2. In a small jug, mix the melted butter and whipping cream, stir in the coriander leaves and blitz using a hand blender. Add the dry ingredients to the egg mixture in 3 stages and fold gently at each stage. Drizzle in the infused, melted butter. Add the citrus zests and fold gently. Pour the mixture into the prepared cake tin and bake in the preheated oven for about 25 minutes, or until golden and a skewer inserted comes out clean.
3. For the rhubarb layer, place the rhubarb in a pan with 50g of the sugar, lemon juice and coulis, and place over a medium heat for about 8-10 minutes or until the rhubarb is cooked through. Meanwhile, place the remaining sugar and pectin in a bowl and mix well. Add this to the cooked rhubarb and stir well. Allow to cool completely.
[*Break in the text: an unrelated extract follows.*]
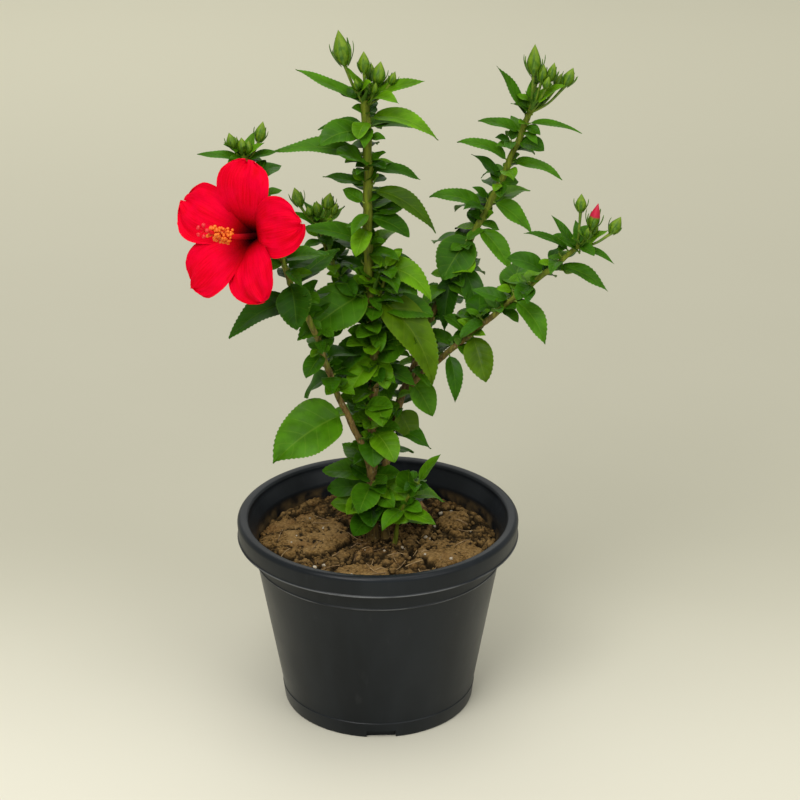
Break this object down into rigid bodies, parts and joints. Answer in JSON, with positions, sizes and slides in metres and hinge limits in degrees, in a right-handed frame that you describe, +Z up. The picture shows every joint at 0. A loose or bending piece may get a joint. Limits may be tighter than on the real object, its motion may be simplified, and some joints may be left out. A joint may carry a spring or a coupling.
{
  "type": "potted hibiscus shrub",
  "caption": "Young hibiscus shrub with slender leafy stems, flower buds and an open red bloom, in a round black nursery pot.",
  "frame": {"origin": "centre of the pot's flat underside", "axes": "+Z up along the pot's axis, -Y and -X towards the side that the open bloom faces, +X towards the outer right bough"},
  "size_m": [0.3681, 0.2691, 0.6244],
  "materials": {
    "pot": "satin black moulded plastic",
    "soil": "dry crumbly brown earth",
    "bark": "young brown bark, lightly ridged",
    "green_stem": "soft green shoot",
    "leaf": "glossy toothed green leaf",
    "petal": "thin satin red petal",
    "throat": "dark maroon throat and column",
    "pollen": "orange-yellow anthers and pollen",
    "bud": "young green bud and calyx",
    "pebble": "small pale stones and crumbs"
  },
  "bodies": {
    "root": {"pot": "pot", "soil": "soil", "bloom": "petal", "trunk": "bark", "left_bough": "bark", "inner_left_shoot": "green_stem", "right_bough": "bark", "right_outer_bough": "green_stem", "foot_shoot": "green_stem", "right_side_shoot": "green_stem", "bloom_stalk": "green_stem", "foot_leaves": "leaf", "foot_shoot_leaves": "leaf", "low_leaves": "leaf", "middle_leaves": "leaf", "broad_leaves": "leaf", "upper_leaves": "leaf", "high_leaves": "leaf", "tip_leaves": "leaf", "left_low_leaf": "leaf", "left_inner_leaves": "leaf", "left_middle_leaves": "leaf", "left_tip_leaves": "leaf", "left_bud_leaves": "leaf", "inner_left_leaves": "leaf", "right_low_leaves": "leaf", "right_middle_leaves": "leaf", "right_upper_leaves": "leaf", "right_high_leaves": "leaf", "right_tip_leaves": "leaf", "outer_low_leaves": "leaf", "outer_middle_leaves": "leaf", "outer_tip_leaves": "leaf"}
  },
  "joints": []
}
4. To make the fruit cup cream, whip the cream to soft peaks using a mixer fitted with a whisk attachment. Add the icing sugar and the fruit cup and whisk to medium peaks. Place the cream in a piping bag fitted with a 0.8cm tip and reserve in the fridge until ready to assemble.
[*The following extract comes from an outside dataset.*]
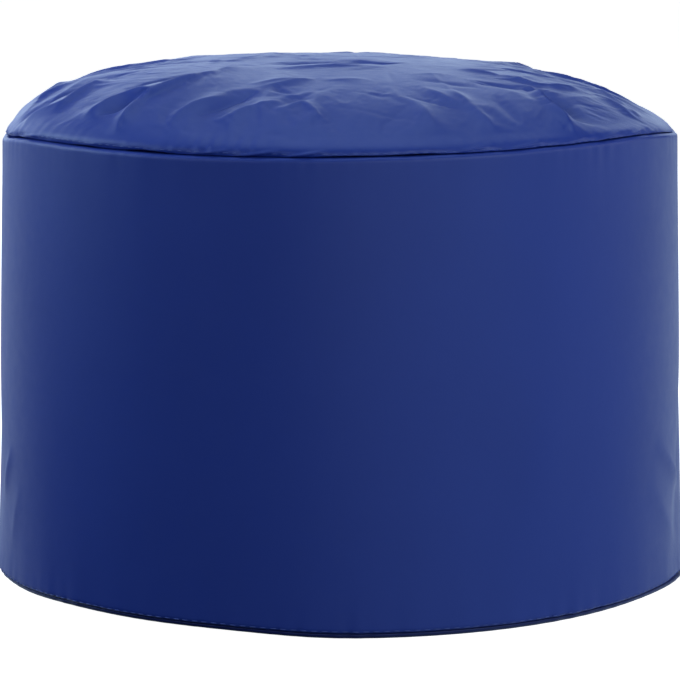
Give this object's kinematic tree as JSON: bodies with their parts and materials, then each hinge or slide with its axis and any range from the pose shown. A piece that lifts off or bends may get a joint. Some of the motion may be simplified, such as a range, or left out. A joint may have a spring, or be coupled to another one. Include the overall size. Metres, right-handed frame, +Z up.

5. Finally, make the strawberry powder. Place the dried strawberries in a bowl and using the back of a spoon, or mortar and pestle, crush to a fine powder. Add the icing sugar and orange zest. Set aside.
6. To assemble, slice the sponge horizontally into three equal layers. Lightly soak the bottom sponge with the fruit cup, using a brush. Mix together the strawberry jam and rhubarb mixture, then using a spatula, spread half the mixture onto the bottom layer of soaked sponge, leaving a 2cm border around the edge. Pipe mounds of fruit cup cream around the edge of this layer, then sprinkle with a little of the coriander seeds. Then place the middle layer of soaked sponge on top and repeat. Finally top with the final layer of soaked sponge and sprinkle over the strawberry powder and serve.
For a seasonal touch, scatter 400g strawberries, quartered, between each layer of sponge.